Nonostante abbia saputo
utilizzare sapientemente i media, il presidente li definisce non solo come
bugiardi, ma anche come malintenzionati. Trump vuole soprattutto attirare
l’attenzione, come il famoso concetto “Non importa cosa dicono, l’importante è
che si parli di me”. Molte delle sue affermazioni sono inventate o
contraddittorie. Nonostante sia un personaggio molto controverso la sua “faccia
tosta” ed il suo fiuto per il business lo hanno portato ad essere eletto
facendo passare il messaggio “fidatevi di me, lasciatemi fare ciò che voglio, e
le cose miglioreranno.
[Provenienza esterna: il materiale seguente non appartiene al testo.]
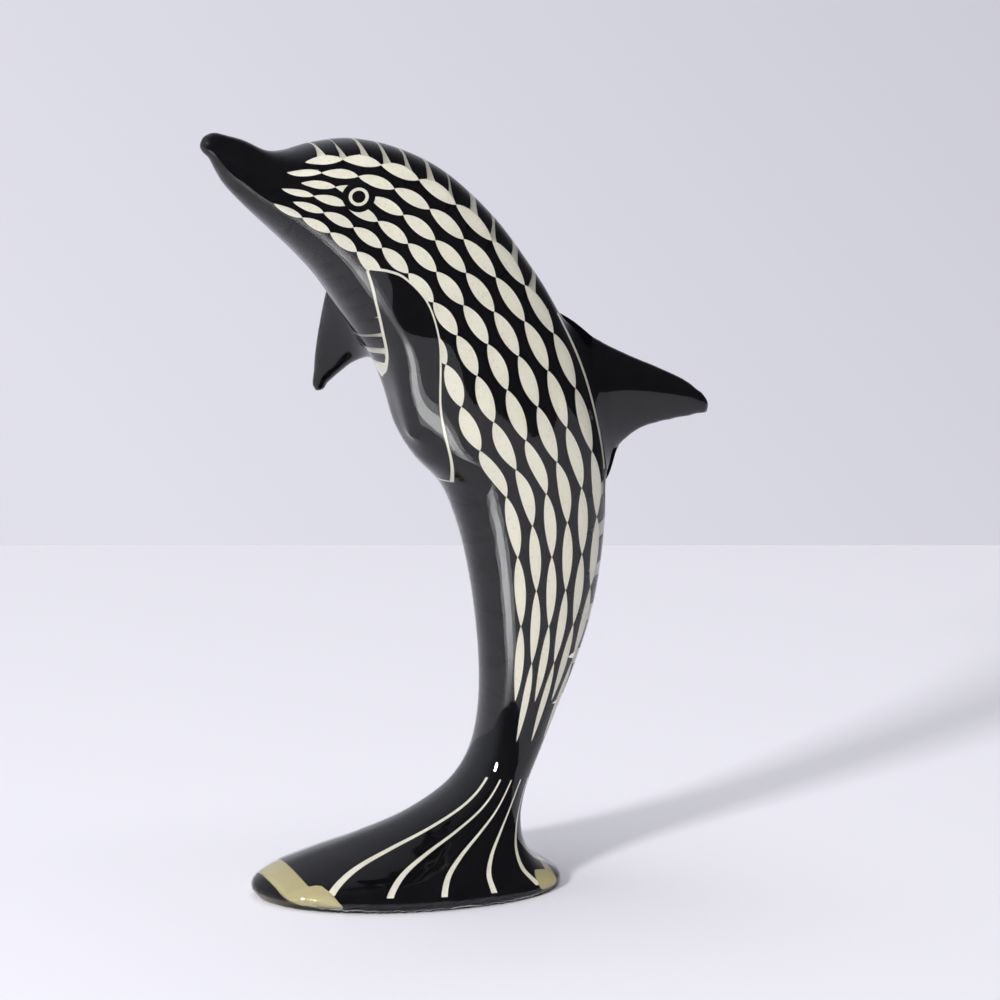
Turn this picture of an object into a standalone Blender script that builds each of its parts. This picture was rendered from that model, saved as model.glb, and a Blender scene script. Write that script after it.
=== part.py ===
"""Leaping dolphin, cast in one piece of resin and standing on its own tail.

Metres, +Z up. The figure faces -X, and the plane y = 0 divides it into mirror halves.
The origin is under the middle of the whole figure, on the plane that it stands on.
The outline is drawn on a figure DRAWN_HEIGHT units tall, so all of it follows HEIGHT.
"""

import math
from dataclasses import dataclass

import bmesh
import bpy
import numpy as np
from mathutils import Vector

HEIGHT = 0.201  # from the plane it stands on to the top of the beak
DRAWN_HEIGHT = 201.0  # units from the underside to the top of the beak in the outlines

BODY_RING_POINTS = 36
BODY_RINGS_PER_STATION = 2
BLADE_RING_POINTS = 22
BLADE_RINGS_PER_STATION = 3
DOME_RINGS = 4  # rings that round off the beak and the tips of the fins
SMOOTH_ANGLE = math.radians(40)

RESIN_COLOUR = (0.012, 0.012, 0.015, 1.0)
RESIN_ROUGHNESS = 0.06


@dataclass
class Section:
    """One closed cross-section: two ends, the half-width across them and how full it is."""

    front: Vector
    back: Vector
    side: Vector
    lean: float = 0.5  # share of the way from front to back at which it is widest
    front_power: float = 2.15  # 2 is an ellipse, less is more pointed
    back_power: float = 2.15

    def values(self):
        """Return the section as one row of numbers, for blending."""
        shape = (self.lean, self.front_power, self.back_power)
        return np.array([*self.front, *self.back, *self.side, *shape])

    @classmethod
    def from_values(cls, row):
        """Return the section that a row of numbers stands for."""
        return cls(Vector(row[0:3]), Vector(row[3:6]), Vector(row[6:9]), *row[9:12])

    def ring(self, count):
        """Return the section's outline as count points, from its back end round."""
        points = []
        for step in range(count):
            angle = 2 * math.pi * step / count
            along, across = math.cos(angle), math.sin(angle)
            power = self.back_power if along > 0 else self.front_power
            reach = (1 - self.lean) if along > 0 else self.lean
            place = self.lean + math.copysign(reach * abs(along) ** (2 / power), along)
            offset = math.copysign(abs(across) ** (2 / power), across)
            points.append(self.front.lerp(self.back, place) + self.side * offset)
        return points


def body_section(front, back, half_width, lean=0.5, front_power=2.15, back_power=2.15):
    """Return a section of the body from its belly and back points in the plane y = 0."""
    return Section(
        Vector((front[0], 0, front[1])),
        Vector((back[0], 0, back[1])),
        Vector((0, half_width, 0)),
        lean,
        front_power,
        back_power,
    )


# From the beak over the chest to the foot: belly point, back point and half-width.
BEAK_TIP = Vector((-67.6, 0, 199.3))
BODY = [
    body_section((-66.0, 195.2), (-62.8, 200.8), 2.9, 0.5, 2.0, 2.0),
    body_section((-62.2, 188.4), (-56.6, 198.8), 5.2, 0.5, 2.0, 2.0),
    body_section((-57.6, 183.2), (-50.6, 195.9), 7.4, 0.5, 2.0, 2.0),
    body_section((-53.0, 178.7), (-45.2, 195.6), 9.8),
    body_section((-48.2, 174.2), (-37.4, 197.1), 12.4),
    body_section((-42.8, 168.9), (-27.2, 197.5), 14.6),
    body_section((-36.9, 162.2), (-15.3, 194.5), 16.2),
    body_section((-31.4, 154.2), (-2.8, 187.8), 17.2),
    body_section((-26.4, 146.6), (9.9, 175.9), 17.8),
    body_section((-21.8, 139.8), (20.0, 162.5), 17.8),
    body_section((-18.4, 131.4), (28.2, 149.8), 17.4),
    body_section((-15.6, 122.2), (34.2, 137.0), 16.8),
    body_section((-10.6, 113.8), (38.6, 122.0), 16.1),
    body_section((-3.2, 105.6), (41.0, 108.0), 15.3),
    body_section((1.3, 95.0), (41.0, 95.0), 14.2),
    body_section((4.3, 83.0), (39.6, 81.0), 13.0),
    body_section((6.3, 70.0), (37.0, 68.5), 12.0),
    body_section((7.4, 57.0), (32.4, 55.5), 11.2),
    body_section((7.3, 45.5), (27.0, 43.5), 10.8),
    body_section((5.6, 35.5), (22.6, 33.8), 11.0),
    body_section((1.8, 28.2), (19.2, 26.2), 12.0, 0.5, 2.0, 2.1),
    body_section((-4.6, 22.8), (17.2, 20.3), 13.8, 0.54, 1.8, 2.2),
    body_section((-16.0, 17.6), (16.4, 15.0), 16.8, 0.62, 1.6, 2.3),
    body_section((-29.6, 13.6), (17.2, 10.4), 20.5, 0.62, 1.5, 2.4),
    body_section((-42.6, 10.2), (19.8, 6.4), 24.4, 0.6, 1.55, 2.5),
    body_section((-52.0, 6.6), (24.0, 3.6), 27.4, 0.58, 1.75, 2.5),
    body_section((-55.8, 3.0), (26.6, 1.7), 28.6, 0.57, 1.9, 2.5),
    body_section((-53.8, 0.0), (26.0, 0.0), 27.9, 0.57, 1.9, 2.5),
]


def fin_section(lead, trail, half_thickness):
    """Return a section of the dorsal fin from its edges in the plane y = 0."""
    return Section(
        Vector((lead[0], 0, lead[1])),
        Vector((trail[0], 0, trail[1])),
        Vector((0, half_thickness, 0)),
        lean=0.42,
        front_power=2.0,
        back_power=1.7,
    )


# The dorsal fin from inside the back to near its tip.
FIN_TIP = Vector((70.9, 0, 121.4))
DORSAL_FIN = [
    fin_section((68.4, 125.4), (69.2, 119.4), 1.8),
    fin_section((64.0, 128.8), (64.8, 118.8), 2.5),
    fin_section((56.6, 132.6), (58.0, 118.0), 3.3),
    fin_section((47.6, 136.8), (51.4, 116.4), 4.2),
    fin_section((39.6, 141.2), (45.8, 112.2), 5.2),
    fin_section((32.4, 147.0), (42.4, 103.6), 6.4),
    fin_section((24.0, 152.0), (36.0, 98.0), 5.0),
]


def flipper_section(lead, trail, side):
    """Return a section of a flipper; side is half its thickness as a vector."""
    return Section(Vector(lead), Vector(trail), Vector(side), 0.45, 2.0, 1.9)


# The near flipper from its tip to inside the flank. It lies close along the flank.
NEAR_FLIPPER_TIP = Vector((-14.6, -7.0, 119.0))
NEAR_FLIPPER = [
    flipper_section((-15.8, -6.5, 122.0), (-8.6, -8.5, 122.0), (-0.3, -1.6, 0.0)),
    flipper_section((-17.2, -6.5, 125.9), (-5.1, -9.5, 125.6), (-0.5, -2.6, 0.0)),
    flipper_section((-18.7, -7.0, 131.3), (-3.3, -11.0, 130.9), (-0.7, -3.6, 0.0)),
    flipper_section((-20.3, -8.0, 138.6), (-2.9, -12.0, 138.0), (-0.8, -4.4, 0.0)),
    flipper_section((-22.1, -9.5, 145.7), (-3.7, -12.5, 144.9), (-0.8, -5.4, 0.0)),
    flipper_section((-23.6, -11.0, 152.4), (-5.5, -13.0, 151.6), (-0.5, -5.2, -0.1)),
    flipper_section((-24.8, -12.0, 157.8), (-9.6, -12.5, 156.9), (-0.1, -3.4, -0.1)),
    flipper_section((-26.3, -12.5, 162.4), (-18.3, -12.5, 161.9), (0.0, -1.4, 0.0)),
]

# The far flipper from its tip to inside the flank. It stands out from the flank.
FAR_FLIPPER_TIP = Vector((-28.3, 27.0, 127.6))
FAR_FLIPPER = [
    flipper_section((-29.1, 25.9, 132.5), (-26.1, 25.5, 129.1), (1.3, 1.1, 0.6)),
    flipper_section((-28.9, 24.6, 138.6), (-23.3, 23.0, 132.6), (2.4, 1.9, 1.0)),
    flipper_section((-27.8, 22.8, 147.7), (-19.6, 20.0, 136.1), (3.8, 2.6, 1.4)),
    flipper_section((-26.2, 20.2, 157.3), (-15.6, 17.0, 137.3), (5.6, 3.0, 1.8)),
    flipper_section((-24.4, 17.2, 166.4), (-11.0, 13.2, 135.0), (7.4, 2.8, 2.4)),
    flipper_section((-19.0, 9.0, 166.0), (-8.0, 7.0, 133.0), (7.0, 1.6, 2.4)),
]


def blended(sections, steps):
    """Return sections with steps from each one to the next, on a curve through them all."""
    rows = [s.values() for s in sections]
    rows = [2 * rows[0] - rows[1], *rows, 2 * rows[-1] - rows[-2]]
    result = []
    for before, start, end, after in zip(rows, rows[1:], rows[2:], rows[3:]):
        for step in range(steps):
            t = step / steps
            bend = 2 * before - 5 * start + 4 * end - after
            twist = 3 * start - before - 3 * end + after
            row = start + 0.5 * t * ((end - before) + t * (bend + t * twist))
            result.append(Section.from_values(row))
    return [*result, sections[-1]]


def domed(tip, ring):
    """Return rings that close the ring with a round end at the tip, from the tip on."""
    centre = sum(ring, Vector()) / len(ring)
    rings = []
    for step in range(1, DOME_RINGS):
        angle = 0.5 * math.pi * step / DOME_RINGS
        middle = centre + (tip - centre) * math.cos(angle)
        rings.append([middle + (point - centre) * math.sin(angle) for point in ring])
    return rings


def placed(point):
    """Return a drawn point as metres from the origin, midway between beak and fin tip."""
    middle = Vector(((BEAK_TIP.x + FIN_TIP.x) / 2, 0, 0))
    return (point - middle) * (HEIGHT / DRAWN_HEIGHT)


def lofted(name, tip, sections, ring_points, steps, material):
    """Build a closed object through the sections, round at the tip and flat at the end."""
    rings = [s.ring(ring_points) for s in blended(sections, steps)]
    rings = domed(tip, rings[0]) + rings
    mesh_data = bmesh.new()
    tip_vertex = mesh_data.verts.new(placed(tip))
    loops = [[mesh_data.verts.new(placed(point)) for point in ring] for ring in rings]
    for index in range(ring_points):
        following = (index + 1) % ring_points
        mesh_data.faces.new((tip_vertex, loops[0][index], loops[0][following]))
        for upper, lower in zip(loops, loops[1:]):
            corners = (upper[index], lower[index], lower[following], upper[following])
            mesh_data.faces.new(corners)
    mesh_data.faces.new(loops[-1])
    bmesh.ops.recalc_face_normals(mesh_data, faces=mesh_data.faces)
    mesh = bpy.data.meshes.new(name)
    mesh_data.to_mesh(mesh)
    mesh_data.free()
    mesh.shade_smooth()
    mesh.set_sharp_from_angle(angle=SMOOTH_ANGLE)
    mesh.materials.append(material)
    piece = bpy.data.objects.new(name, mesh)
    bpy.context.collection.objects.link(piece)
    return piece


def resin_material():
    """Return the glossy dark resin that the figure is cast in."""
    material = bpy.data.materials.new("cast_resin")
    material.use_nodes = True
    shader = material.node_tree.nodes["Principled BSDF"]
    shader.inputs["Base Color"].default_value = RESIN_COLOUR
    shader.inputs["Roughness"].default_value = RESIN_ROUGHNESS
    shader.inputs["Metallic"].default_value = 0.0
    return material


def fuse(body, blade):
    """Join a blade to the body, and leave the blade itself as a guide that isn't built."""
    union = body.modifiers.new(f"union_{blade.name}", "BOOLEAN")
    union.operation = "UNION"
    union.solver = "EXACT"
    union.object = blade
    blade.hide_render = True
    blade.display_type = "WIRE"


def build():
    """Build the dolphin as one closed solid."""
    for thing in list(bpy.data.objects):
        bpy.data.objects.remove(thing, do_unlink=True)
    resin = resin_material()
    body = lofted("dolphin", BEAK_TIP, BODY, BODY_RING_POINTS, BODY_RINGS_PER_STATION, resin)
    blades = [
        ("dorsal_fin_form", FIN_TIP, DORSAL_FIN),
        ("near_flipper_form", NEAR_FLIPPER_TIP, NEAR_FLIPPER),
        ("far_flipper_form", FAR_FLIPPER_TIP, FAR_FLIPPER),
    ]
    for name, tip, sections in blades:
        blade = lofted(name, tip, sections, BLADE_RING_POINTS, BLADE_RINGS_PER_STATION, resin)
        fuse(body, blade)


build()
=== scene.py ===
"""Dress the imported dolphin: a clear cast figure with coloured layers sealed in it.

Metres, +Z up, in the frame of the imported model. The figure faces -X and y = 0 halves it.
The forms are drawn in millimetres on the same sections that the solid is made from.
"""

import logging
import math
from collections.abc import Mapping, Sequence
from dataclasses import dataclass, field
from enum import Enum

import bmesh
import bpy
import numpy as np
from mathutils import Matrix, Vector
from mathutils.bvhtree import BVHTree


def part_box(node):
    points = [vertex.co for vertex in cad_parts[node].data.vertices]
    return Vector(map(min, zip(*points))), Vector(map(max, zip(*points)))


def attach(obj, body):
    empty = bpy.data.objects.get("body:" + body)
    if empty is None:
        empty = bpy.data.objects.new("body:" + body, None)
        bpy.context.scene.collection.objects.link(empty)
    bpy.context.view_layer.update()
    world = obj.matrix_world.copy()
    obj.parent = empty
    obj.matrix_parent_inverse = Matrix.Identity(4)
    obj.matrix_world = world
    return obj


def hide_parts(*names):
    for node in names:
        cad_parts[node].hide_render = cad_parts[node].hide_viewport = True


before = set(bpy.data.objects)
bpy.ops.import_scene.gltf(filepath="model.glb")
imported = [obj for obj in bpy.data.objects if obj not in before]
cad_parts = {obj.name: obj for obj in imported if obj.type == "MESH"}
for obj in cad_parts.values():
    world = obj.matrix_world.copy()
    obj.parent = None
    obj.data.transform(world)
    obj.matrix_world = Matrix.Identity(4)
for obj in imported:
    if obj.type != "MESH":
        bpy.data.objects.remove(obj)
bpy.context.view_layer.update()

CAD_NODE = "dolphin"
CAD_BODY = "root"

MM = 0.001
MIDDLE_X = 1.65  # drawn x, in mm, of the point midway between the beak and the fin tip
LOG = logging.getLogger("dolphin")
MERGE_DISTANCE = 0.00001
SHARP_ANGLE = math.radians(35)

Array = np.ndarray


class Slot(Enum):
    """The record's material slots."""

    CLEAR = "clear_resin"
    BLACK = "black_resin"
    IVORY = "ivory_resin"


class Depth(Enum):
    """How far under the cast surface each layer lies, in mm."""

    CORE = 0.62
    BLADE_CORE = 0.30
    MOTIF = 0.50
    OUTLINE = 0.44
    PATCH = 0.38
    EYE_RING = 0.33
    PUPIL = 0.28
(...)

Chiunque vi dica il contrario, dice il falso”.
Lo studioso francese di
geopolitica Dominique Moisi, ha definito tramite il suo libro La géopolitique de l’émotion una
cartografia delle emozioni a livello globale. Attraverso la sua teoria, Moisi
sostiene il fatto che gli eventi storici siano stati la causa della creazione
nel nostro tempo di tre principali aree relativamente omogenee di emozioni,
culture e comportamenti collettivi.
La prima area viene
costituita dall’emozione e la cultura
dell’umiliazione per i popoli dell’Islam, emarginati dal processo storico
(secondo l’autore dopo la caduta dell’Impero Ottomano). La seconda area
corrisponde all’emozione e la cultura della speranza e dello spirito per i
popoli dell’Asia, ottimisti verso un futuro che vede il Pacifico come il fulcro
dell’espansione produttiva ed economica. La terza ed ultima area presenta
l’emozione e la cultura della paura nel tradizionale Occidente in preda a una
crisi di identità e spaventato dai recenti avvenimenti (l’autore si focalizza
soprattutto sugli attacchi terroristici.
Credo che la teoria di
Moisi sia interessante per capire come i politici, attraverso i media, abbiano
saputo sapientemente sfruttare la cultura della paura caratterizzante
l’Occidente nella comunicazione di massa. Le emozioni sono più potenti delle
informazioni ed è fondamentale ricordarsi che ciò che non viene esposto sul
palcoscenico mediatico non esiste. Si dovrebbe quindi tenere in considerazione
il concetto di costruzione sociale tramite il quale vengono definiti i problemi
e poi vengono “venduti” alla massa. I media oggi, così come chi comunica
tramite i social, prediligono una emphasis
framing ad una equivalence framing.
Appurato il fatto che si tenda ad enfatizzare, anche i fatti specifici tendono
ad essere manipolati da una selezione tattica degli eventi. Questo accade soprattutto
in Italia, dove prevale l’episodic
framing a scapito del thematic
framing. Vi è dunque la tendenza a condurre l’opinione pubblica ad avere
una reazione più istintiva e a sottolineare le responsabilità individuali di
chi è coinvolto nella vicenda (conducendo così l’opinione pubblica ad
aspettarsi una punizione o un reward nei
confronti della persona interessata). Ricordiamoci che i media, attirando
l’attenzione su alcune questioni e tralasciandone altre, influenzano gli
standard tramite i quali i governi, i presidenti, le politiche, ed i candidati
sono giudicati. Sono i media a stabilire l’agenda
dell’importanza degli eventi nelle nostre menti.